Wir sind halt ein extrem reaktionäres Bundesland.
es bleibt zu hoffen, ist aber doch noch offen,
ob jedes Bauansuchen durch künstliche Intelligenz besser behandelt werden kann,
als wenn jahrelang irgendein Sachbearbeiter dran,
und man nach Jahren nur das eine weiß, dass es nicht gelöst, was immer das auch heißt.
unlängst wieder im Schauplatz Gericht, da denkt man sich, die sind wohl alle nicht ganz nach fachlicher Pflicht, oder im Volksmund sagt man auch, die sind nicht dicht.
es wäre wirklich gut, wenn man künstliche Intelligenz im Amt und bei der Verwaltung öffentlichen Vermögens, viel mehr noch nutzen tut.

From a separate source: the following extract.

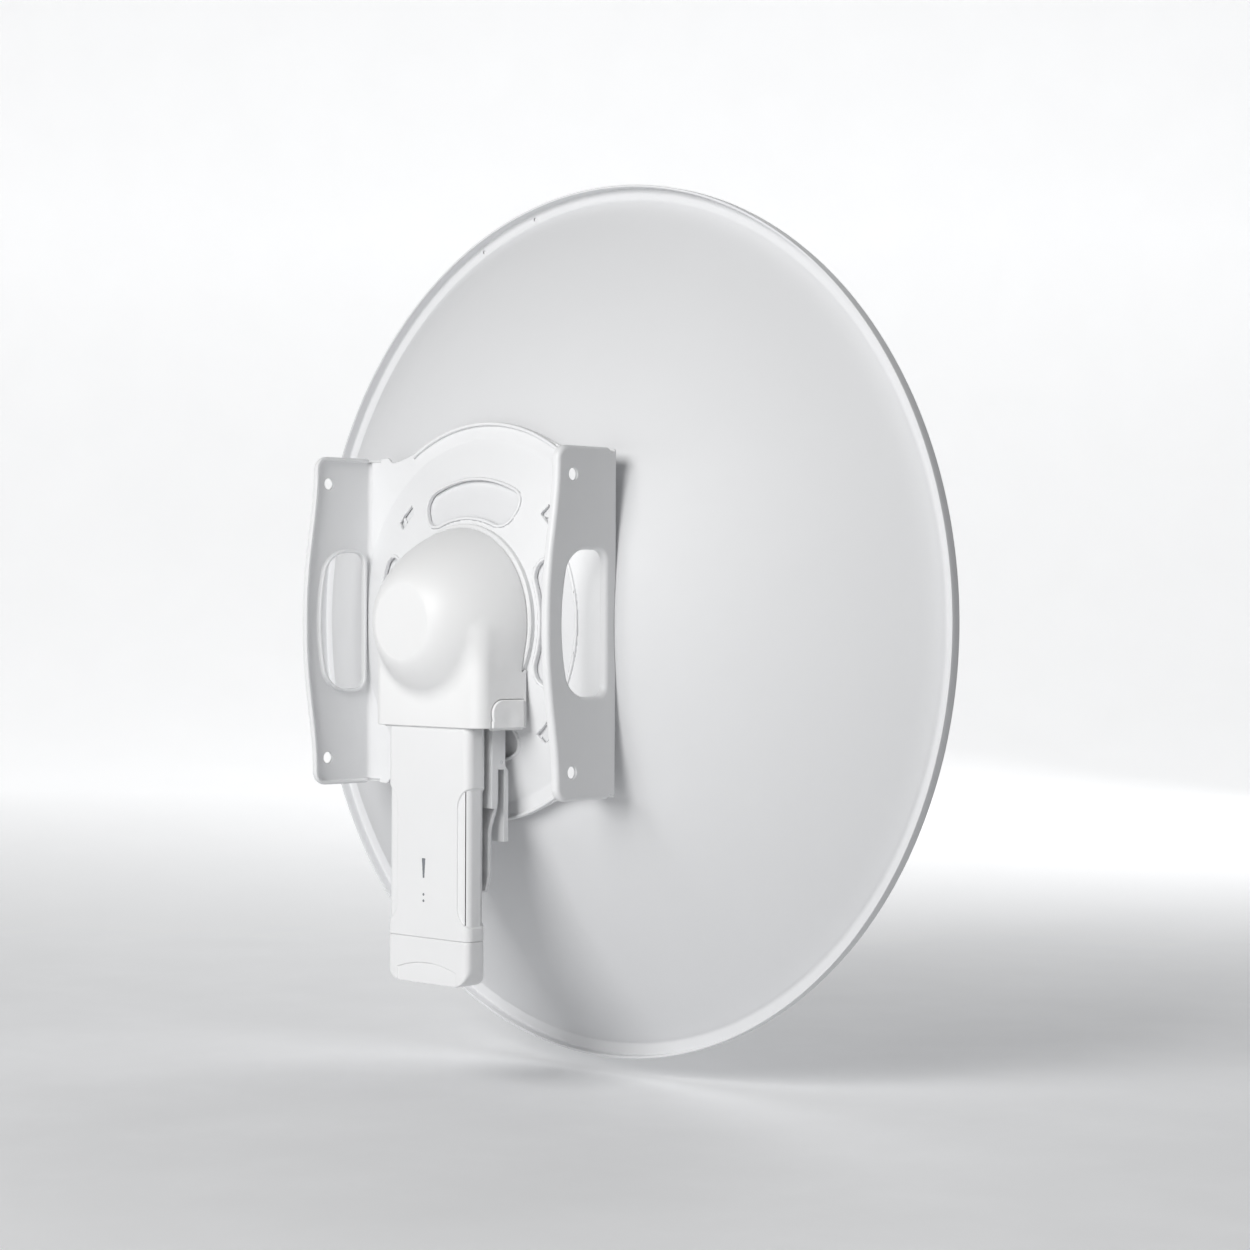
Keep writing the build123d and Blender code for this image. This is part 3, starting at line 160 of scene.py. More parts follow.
def net_faces(inside, ids):
    """Quads around each grid edge that crosses the surface."""
    faces = []
    for axis in range(3):
        b, c = (axis + 1) % 3, (axis + 2) % 3
        near = np.take(inside, range(0, inside.shape[axis] - 1), axis=axis)
        far = np.take(inside, range(1, inside.shape[axis]), axis=axis)
        edge = np.stack(np.nonzero(near != far), axis=1)
        keep = np.ones(len(edge), bool)
        for other in (b, c):
            keep &= (edge[:, other] > 0) & (edge[:, other] < inside.shape[other] - 1)
        edge = edge[keep]
        corners = []
        for db, dc in ((-1, -1), (0, -1), (0, 0), (-1, 0)):
            cell = edge.copy()
            cell[:, b] += db
            cell[:, c] += dc
            corners.append(ids[tuple(cell.T)])
        quad = np.stack(corners, axis=1)
        outward = inside[tuple(edge.T)]
        quad[~outward] = quad[~outward][:, ::-1]
        faces.append(quad)
    return np.concatenate(faces)


def new_mesh(name, points, quads):
    """Mesh object from points in millimetres."""
    mesh = bpy.data.meshes.new(name)
    mesh.vertices.add(len(points))
    mesh.vertices.foreach_set("co", (points * MM).astype(np.float32).ravel())
    mesh.loops.add(4 * len(quads))
    mesh.loops.foreach_set("vertex_index", quads.astype(np.int32).ravel())
    mesh.polygons.add(len(quads))
    mesh.polygons.foreach_set("loop_start", np.arange(0, 4 * len(quads), 4, dtype=np.int32))
    mesh.update(calc_edges=True)
    mesh.polygons.foreach_set("use_smooth", np.ones(len(quads), bool))
    obj = bpy.data.objects.new(name, mesh)
    bpy.context.scene.collection.objects.link(obj)
    return obj


def mesh_field(name, field, low, high, cell, steps=3, seams=(-np.inf, np.inf)):
    """Meshes the surface where the field is zero, with normals taken from the field.

    Seams are the x of the planes where this mesh ends and its neighbours carry on.
    """
    axes = [np.arange(a - 0.37 * cell, b + cell, cell) for a, b in zip(low, high)]
    x, y, z = axes[0][:, None, None], axes[1][None, :, None], axes[2][None, None, :]
    shape = tuple(len(a) for a in axes)
    values = np.broadcast_to(field(x, y, z), shape)
    inside = values < 0
    corner = np.zeros(tuple(n - 1 for n in shape), np.int8)
    for i in (0, 1):
        for j in (0, 1):
            for k in (0, 1):
                part = inside[i : shape[0] - 1 + i, j : shape[1] - 1 + j, k : shape[2] - 1 + k]
                corner += part
    active = (corner > 0) & (corner < 8)
    ids = np.full(active.shape, -1, np.int64)
    ids[active] = np.arange(active.sum())
    points = net_vertices(values, active, axes, cell)
    quads = net_faces(inside, ids)
    for _ in range(steps):
        slope = field_slope(field, points, 0.04)
        length = np.maximum((slope**2).sum(axis=1), 0.3)
        move = slope * (field(*points.T) / length)[:, None]
        points = points - np.clip(move, -0.5 * cell, 0.5 * cell)
        points[:, 0] = np.clip(points[:, 0], *seams)
    across = points[quads, 0]
    beyond = (across == seams[0]).all(axis=1) | (across == seams[1]).all(axis=1)
    quads = quads[~beyond]
    used = np.unique(quads)
    renumber = np.full(len(points), -1)
    renumber[used] = np.arange(len(used))
    points, quads = points[used], renumber[quads]
    normals = field_slope(field, points, 0.15)
    normals /= np.maximum(np.linalg.norm(normals, axis=1), 1e-6)[:, None]
    obj = new_mesh(name, points, quads)
    obj.data.normals_split_custom_set_from_vertices(normals.tolist())
    return obj


# ---------------------------------------------------------------- turned parts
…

Es gilt für Alle die Unschuldsvermutung.
In Österreich hatte sich schon seit hunderten Jahren , vor allen voran, in OÖ, und NÖ., der kleinkarierte Konservatievmus, gegen eine vorschrittliche Entwicklung entgegen gestellt die Geschichte beweist es.
Geprägt vom Adel, der Kath. Kirche, von den Bauern, und der ÖVP.
Da hat sich bis Heute noch nichts geändert.!
Wen man‘s genau nimmt, dann war die Zeit des jüdischen Industrieadels des späten 19. Jhdts. die technisch innovativste.
Eine Ergänzung
Und das sagt ein Waschechter Österreicher, mit blauen Augen, und Arischen Wurzeln,, schon seit 1743.
Nicht nur in den technischen Wissenschaften, sondern auch in allen Bereichen, der Kultur, in der Bildung, und im Sport.
In diesem Zusammenhang sind auch die OÖN einmal zu würdigen! Wenn schon Regierung und Industrie in Ö schon nur sehr zaghaft auf diesen Schnellzug aufspringen, so kann ein Medium Bewusstsein schaffen!